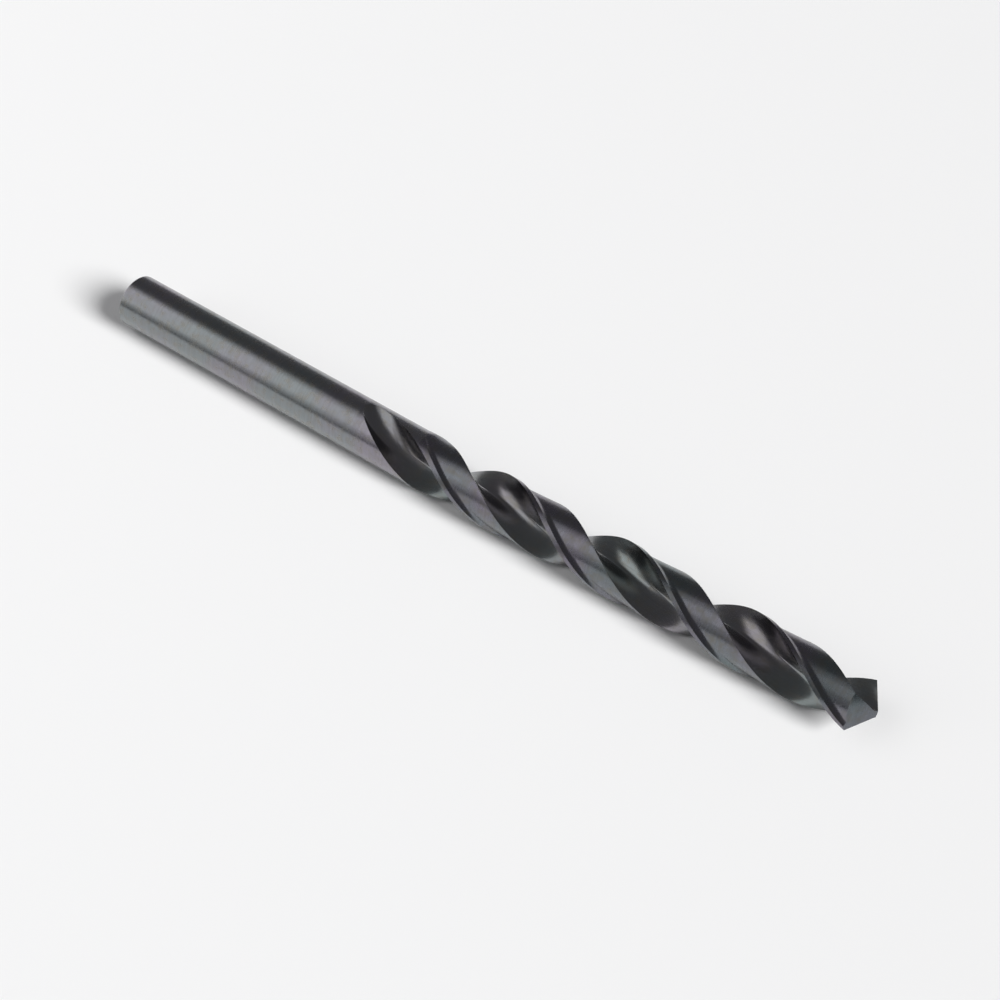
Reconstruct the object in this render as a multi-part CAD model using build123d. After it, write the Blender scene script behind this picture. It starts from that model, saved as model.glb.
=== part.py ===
"""Twist drill bit, jobber length, 7 mm, two flutes, parallel shank.

The drill is one piece of high speed steel.  It is made standing on its shank end, with its axis
along Z, in the order of a grinding shop: blank, flutes, body clearance, point.  Then it is laid on
its side: its axis runs along X, the shank end at x = 0, the point at +X, and z = 0 on the axis.
"""
from build123d import *
from math import asin, ceil, cos, degrees, pi, radians, sin, sqrt, tan
import os

# ---- driving dimensions, in millimetres and degrees ----
drill_diameter = 7.0          # over the margins
shank_diameter = 6.9          # plain parallel shank
overall_length = 109.0
flute_length = 71.0           # from the chisel edge back to the last trace of the flutes
margin_length = 62.0          # from the chisel edge back to the neck, where the margins begin
neck_length = 1.0             # cone between the shank and the margins
helix_angle = 33.0            # right-hand helix, measured at the margin
point_angle = 118.0           # between the two lips
lip_relief = 12.0             # fall of the flank straight behind a lip
flank_cone = 45.0             # half angle of the cones that the two flanks are ground on
web = 0.7                     # core between the flutes at the point
web_growth = 0.006            # added to the core for each millimetre towards the shank
land_sweep = 76.0             # part of the circumference that one land takes
margin_width = 0.55           # raised strip along the leading edge of a land
margin_step = 0.42            # depth of the land just behind the margin
land_middle = 0.32            # depth of the land half way to the heel
heel_step = 0.16              # depth of the land at the heel
flute_wheel = 26.0            # radius of the wheel that grinds the flutes
land_wheel = 14.0             # radius of the wheel that grinds the body clearance
end_chamfer = 0.3             # round the shank end
rest_turn = 102.4             # which part of the margins faces up as the drill lies

# ---- worked out from them ----
R = drill_diameter / 2
shank_r = shank_diameter / 2
lead = 2 * pi * R / tan(radians(helix_angle))
twist = 2 * pi / lead                                       # radians for each millimetre
kappa = radians(point_angle / 2)
relief = radians(lip_relief)
half_web = web / 2
lip_reach = sqrt(R**2 - half_web**2)                        # from the middle of a lip's line to its end
heel_angle = pi - radians(land_sweep)                       # from a leading corner over the flute
section_pitch = lead / 18
clear_r = 1.4 * R                                           # cutters close outside the blank


# ---- the flank cone: it holds a lip, and its surface falls away behind it ----
lip_way = Vector(sin(kappa), 0, -cos(kappa))
flank_face = Vector(cos(kappa) * cos(relief), -sin(relief), sin(kappa) * cos(relief))
cone_half = radians(flank_cone)
cone_way = lip_way * cos(cone_half) - flank_face * sin(cone_half)
apex_back = 1.5 * R                                         # along the lip, behind the drill's axis

def rise_over_chisel():
    """How far the line of a lip passes above the chisel edge, where the two cones meet the axis."""
    from_apex = Vector(0, -half_web, 0) + lip_way * apex_back
    a = cone_way.Z**2 - cos(cone_half)**2
    b = from_apex.dot(cone_way) * cone_way.Z - from_apex.Z * cos(cone_half)**2
    c = from_apex.dot(cone_way)**2 - from_apex.dot(from_apex) * cos(cone_half)**2
    near, other = (-b - sqrt(b**2 - a * c)) / a, (-b + sqrt(b**2 - a * c)) / a
    return -min(near, other, key=abs)

lip_top = overall_length + rise_over_chisel()
corner_z = lip_top - lip_reach / tan(kappa)                 # height of the outer corners

def on_circle(r, angle, z=0.0):
    return Vector(r * cos(angle), r * sin(angle), z)


def rake_point(r):
    """Point of the leading flute wall at radius r.  The wall meets the point cone in a straight lip."""
    along = sqrt(r**2 - half_web**2)
    angle = asin(half_web / r) - twist * (lip_reach - along) / tan(kappa)
    return on_circle(r, angle - asin(half_web / R))


def flute_section():
    """Corners and curve points of the ground-out flute, leading corner of the land at angle 0."""
    rake = [rake_point(clear_r - (clear_r - 0.18 * R) * i / 6) for i in range(7)]
    root = rake[-1]
    root_way = (rake[-1] - rake_point(0.21 * R)).normalized()
    heel = on_circle(R - heel_step, heel_angle)
    span = (heel - root).length
    inner = root + root_way * (0.25 * span)
    outer = heel - on_circle(0.38 * span, heel_angle + radians(15))
    far = on_circle(clear_r, heel_angle)
    crown = on_circle(1.25 * clear_r, heel_angle / 2)
    return rake, [root, inner, outer, heel], far, crown


def placed(points, z, push=Vector(0, 0, 0)):
    """The points pushed sideways, then turned by the helix at height z."""
    turned = degrees(twist * (z - corner_z))
    return [(p + push).rotate(Axis.Z, turned) + Vector(0, 0, z) for p in points]


def wheel_exit(z, full_z, wheel):
    """How far a wheel of this radius has left its full depth, below the height full_z."""
    back = max(full_z - z, 0.0)
    return wheel - sqrt(wheel**2 - back**2)


def heights(first, last):
    count = ceil((last - first) / section_pitch)
    return [first + (last - first) * i / count for i in range(count + 1)]


def flute_cutter():
    rake, back, far, crown = flute_section()
    run_out = sqrt(flute_wheel**2 - (flute_wheel - R)**2)
    full_z = overall_length - flute_length + run_out
    rings = []
    for z in heights(overall_length - flute_length - 0.5, overall_length + 1.0):
        core = web_growth / 2 * (overall_length - z)
        push = on_circle(core, heel_angle / 2) + on_circle(wheel_exit(z, full_z, flute_wheel), heel_angle)
        r = placed(rake, z, push)
        b = placed(back, z, push)
        f, c = placed([far, crown], z, push)
        rings.append(Wire([Spline(r), Bezier(b), Line(b[-1], f), ThreePointArc(f, c, r[0])]))
    return Solid.make_loft(rings)


def clearance_cutter():
    edge = margin_width / R
    foot = edge + margin_step / R
    heel = pi - heel_angle
    ledge = on_circle(R, -edge)
    low = on_circle(R - margin_step, -foot)
    middle = on_circle(R - land_middle, -(foot + heel) / 2)
    end = on_circle(R - heel_step, -heel)
    over = heel + radians(14)
    past = on_circle(R - heel_step, -over)
    top = ledge + (ledge - low).normalized() * (0.3 * R)
    full_z = overall_length - margin_length + sqrt(land_wheel**2 - (land_wheel - margin_step)**2)
    rings = []
    for z in heights(overall_length - margin_length - 0.5, overall_length + 1.0):
        out = wheel_exit(z, full_z, land_wheel)
        grow = lambda p: p + p.normalized() * out
        points = [grow(p) for p in (top, low, middle, end, past)]
        points += [on_circle(clear_r, -over), on_circle(clear_r, -(edge + over) / 2), on_circle(clear_r, -edge)]
        t, l, m, e, p, q, s, u = placed(points, z)
        rings.append(Wire([Line(t, l), ThreePointArc(l, m, e), Line(e, p), Line(p, q), ThreePointArc(q, s, u), Line(u, t)]))
    return Solid.make_loft(rings)


def flank(turned):
    """Solid cone whose surface is one flank."""
    apex = Vector(0, half_web, lip_top) - lip_way * apex_back
    tall = 9 * R
    cone = Solid.make_cone(0, tall * tan(cone_half), tall, Plane(origin=apex, z_dir=cone_way))
    return cone.rotate(Axis.Z, degrees(-asin(half_web / R)) + turned)


def twist_drill():
    neck = overall_length - margin_length
    body = Cylinder(R, overall_length - neck, align=(Align.CENTER, Align.CENTER, Align.MIN))
    body = Pos(0, 0, neck) * body
    step = Cone(shank_r, R, neck_length, align=(Align.CENTER, Align.CENTER, Align.MIN))
    step = Pos(0, 0, neck - neck_length) * step
    shank = Cylinder(shank_r, neck - neck_length, align=(Align.CENTER, Align.CENTER, Align.MIN))
    shank = chamfer(shank.edges().group_by(Axis.Z)[0], end_chamfer)
    drill = shank + step + body
    for cutter in (flute_cutter(), clearance_cutter()):
        for turned in (0, 180):
            drill -= cutter.rotate(Axis.Z, turned)
    top = Cylinder(1.5 * R, 4 * R, align=(Align.CENTER, Align.CENTER, Align.MIN))
    top = Pos(0, 0, overall_length - 3 * R) * top
    drill -= top - (Part() + flank(0)).intersect(Part() + flank(180))
    return drill


drill = twist_drill()
lying = Rot(0, 90, 0) * Rot(0, 0, rest_turn) * drill
solids = lying.solids()
print("solids", len(solids), "volume", round(lying.volume, 1), "box", lying.bounding_box())
os.makedirs("parts", exist_ok=True)
export_step(solids[0], "parts/twist_drill.step")
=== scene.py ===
"""The twist drill bit lying on a pale table: finely ground drill, black oxide, lamps and camera.

The drill is drawn again over its CAD node with the same sizes, as one closed skin whose lines
follow the helix, so that the long reflections in the flutes and on the lands run smoothly.
"""
import math

import bmesh
import bpy
import numpy as np
from mathutils import Matrix, Vector


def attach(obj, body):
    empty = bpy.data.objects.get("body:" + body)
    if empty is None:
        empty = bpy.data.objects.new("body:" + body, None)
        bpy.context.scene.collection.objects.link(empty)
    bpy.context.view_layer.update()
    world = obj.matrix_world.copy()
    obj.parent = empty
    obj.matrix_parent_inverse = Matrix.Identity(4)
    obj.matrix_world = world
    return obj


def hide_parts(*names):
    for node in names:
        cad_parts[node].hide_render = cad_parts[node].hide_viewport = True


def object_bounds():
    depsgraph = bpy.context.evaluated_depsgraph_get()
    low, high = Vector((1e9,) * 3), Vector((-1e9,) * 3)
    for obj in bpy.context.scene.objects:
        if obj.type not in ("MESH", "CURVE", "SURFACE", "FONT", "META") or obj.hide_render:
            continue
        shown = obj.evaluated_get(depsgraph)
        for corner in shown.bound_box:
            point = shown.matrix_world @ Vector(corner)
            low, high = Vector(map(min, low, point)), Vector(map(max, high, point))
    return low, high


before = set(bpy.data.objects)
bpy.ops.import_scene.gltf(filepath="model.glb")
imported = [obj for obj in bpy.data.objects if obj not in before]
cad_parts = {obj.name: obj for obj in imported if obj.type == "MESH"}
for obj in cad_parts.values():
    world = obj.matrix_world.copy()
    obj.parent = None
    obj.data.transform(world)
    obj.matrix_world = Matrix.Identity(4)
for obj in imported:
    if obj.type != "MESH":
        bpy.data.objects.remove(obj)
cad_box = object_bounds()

MM = 0.001

# ---- the drill's sizes, in millimetres and degrees, as in the part's source ----
drill_diameter = 7.0          # over the margins
shank_diameter = 6.9
overall_length = 109.0
flute_length = 71.0           # from the chisel edge back to the last trace of the flutes
margin_length = 62.0          # from the chisel edge back to the neck
neck_length = 1.0             # cone between the shank and the margins
helix_angle = 33.0
point_angle = 118.0
lip_relief = 12.0             # fall of the flank straight behind a lip
flank_cone = 45.0             # half angle of the cones that the two flanks are ground on
web = 0.7                     # core between the flutes at the point
web_growth = 0.006            # added to the core for each millimetre towards the shank
land_sweep = 76.0             # part of the circumference that one land takes
margin_width = 0.55
margin_step = 0.42            # depth of the land just behind the margin
land_middle = 0.32            # depth of the land half way to the heel
heel_step = 0.16              # depth of the land at the heel
flute_wheel = 26.0            # radius of the wheel that grinds the flutes
land_wheel = 14.0             # radius of the wheel that grinds the body clearance
end_chamfer = 0.3             # round the shank end
rest_turn = 102.4             # which part of the margins faces up as the drill lies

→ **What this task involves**
Begin with the first line of the listing and copy exactly through the line that contains "flutes, parallel shank.", please, keeping both ends and leaving out everything after.

→ **Reply to the exercise**
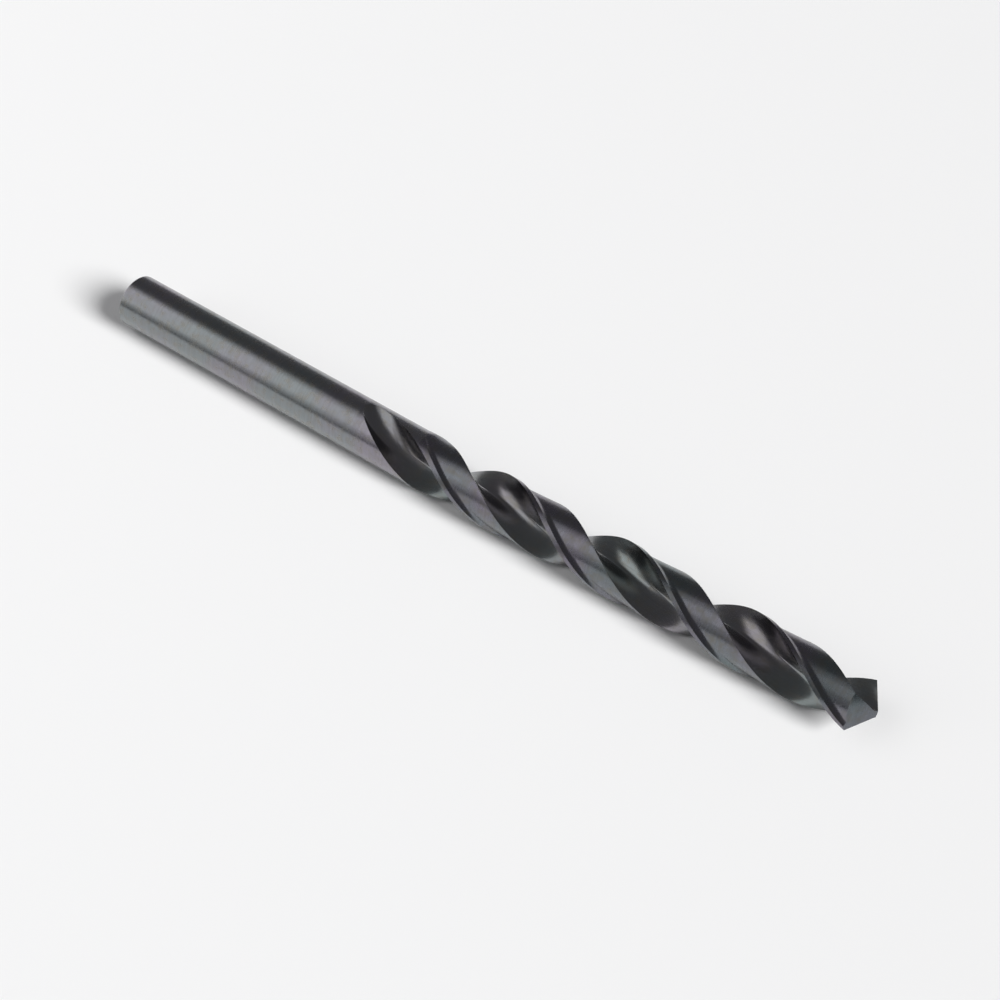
Reconstruct the object in this render as a multi-part CAD model using build123d. After it, write the Blender scene script behind this picture. It starts from that model, saved as model.glb.
=== part.py ===
"""Twist drill bit, jobber length, 7 mm, two flutes, parallel shank.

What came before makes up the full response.